Les règles de zonage qui limitent la construction de nouvelles habitations sont l’un des principaux obstacles à la mobilité sociale, selon M. Geloso. Des réglementations réduisent l’offre, ce qui rend le logement plus dispendieux. «Donc, moins accessible.»

Le prix des logements devient ainsi plus élevé dans les secteurs où l’économie est plus prospère, ce qui limite la capacité des moins nantis d’y emménager et de profiter de ce dynamisme, a expliqué l’économiste.

Il donne l’exemple de la métropole. «Montréal est un endroit à haute productivité, a-t-il souligné. Il y a énormément d'innovations qui se font à Montréal et les salaires sont plus élevés qu’ailleurs.»

Or, il peut être difficile pour un résident des régions d’y déménager pour gagner plus de revenus, car le logement y est inaccessible, a-t-il ajouté. «Quand vous regardez la littérature sur la mobilité sociale, une des corrélations les plus importantes, c'est la mobilité géographique des gens.»

L’IEDM identifie aussi les critères pour obtenir une certification professionnelle comme un frein à la mobilité sociale.

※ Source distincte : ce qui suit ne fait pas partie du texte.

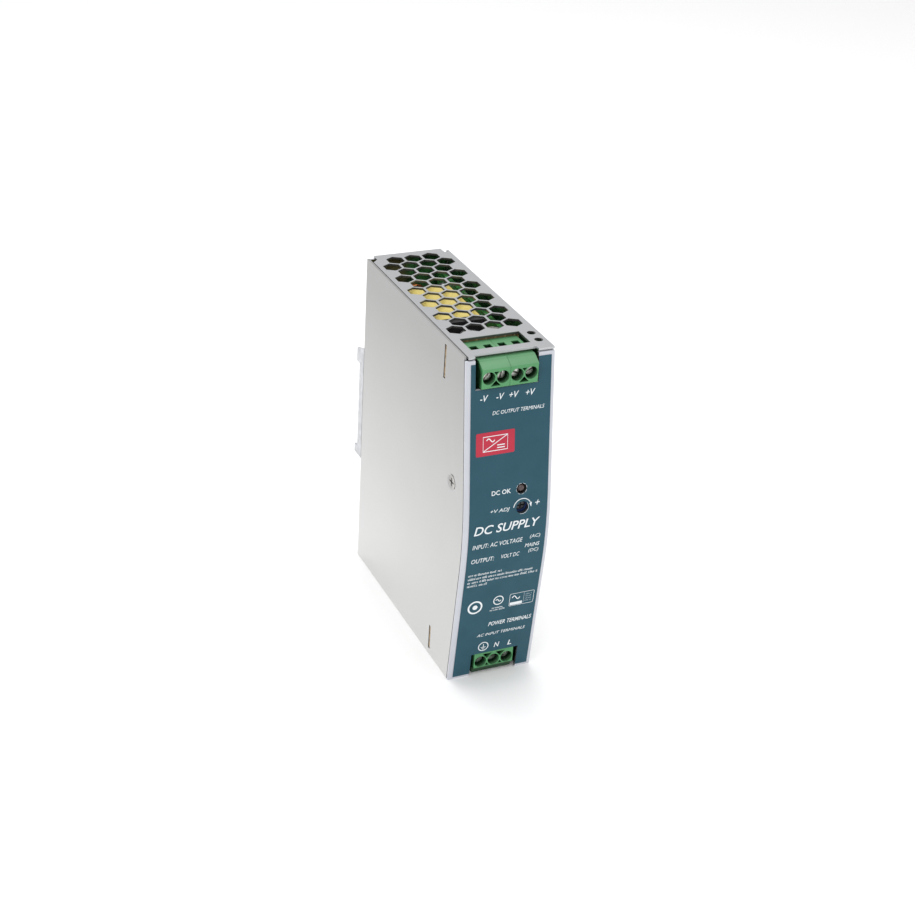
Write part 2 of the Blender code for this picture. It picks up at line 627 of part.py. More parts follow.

Ils «restreignent l’accès à certaines professions en imposant des formations coûteuses, de longs programmes d’apprentissage, un nombre minimum d’heures avant l’exercice et des frais d’inscription», peut-on lire dans le document.

Un taux marginal d’imposition plus élevé freinerait aussi la mobilité sociale, toujours selon l’IEDM, notamment en décourageant le travail, «mais dans la chaîne des choses, ce n'est pas le plus important», a précisé l’économiste.

Les revenus de l’État peuvent financer des programmes sociaux qui favorisent la mobilité sociale, en éducation par exemple. «Les deux peuvent s'annuler et avoir un effet quasi nul», a-t-il résumé.

Le Québec, cancre de la mobilité?

Le Québec arrive dernier dans le classement de l’IEDM parmi les provinces canadiennes, selon les conditions que l'IEDM juge favorables à la mobilité sociale à long terme.

Pour la mobilité de la génération des millénariaux, le Québec s'est plutôt situé dans la moyenne canadienne en matière de mobilité sociale.

Au Québec, un adulte né entre 1982 et 1985 de parents parmi les 20 % les plus pauvres avait 33 % de probabilité de se retrouver dans le même groupe à l’âge adulte, selon une étude publiée dans la «Revue canadienne d’économique» en 2023.

C’est un peu moins mobile qu’en Ontario (31,7 %), mais mieux qu’au Manitoba (42,2 %) et qu’en Saskatchewan (41,5 %).

Comme partout au Canada, la mobilité est toutefois moins grande pour les enfants des années 1980 qu'elle ne l'a été pour les enfants nés dans les années 1960.

Selon l’IEDM, le Québec arrive dernier dans presque tous les indicateurs qui favorisent la mobilité sociale, à part l’éducation et l’impôt des entreprises.

«Le Québec est dans la moyenne, peut-être même un petit peu mieux que la moyenne, pour l’impôt des sociétés, a répondu M. Geloso. Plusieurs personnes sont surprises quand je le mentionne.»

Les jeunes Québécois se classent aussi régulièrement parmi les meilleurs au monde dans les classements en mathématique. Cette réussite est attribuable au système d’éducation, selon l’économiste.

Certaines caractéristiques du tissu social, comme le degré de confiance entre les citoyens, nuisent aussi à la mobilité sociale, selon l’IEDM. «Le Québec dans ce domaine-là ne performe pas aussi bien qu'on pourrait croire», a déploré l’économiste.

«Quand on regarde les indicateurs du tissu social, notamment la philanthropie, le bénévolat, le Québec est nettement au bas de l'échelle au Canada, a-t-il ajouté. (…) C’est un peu déprimant, franchement.»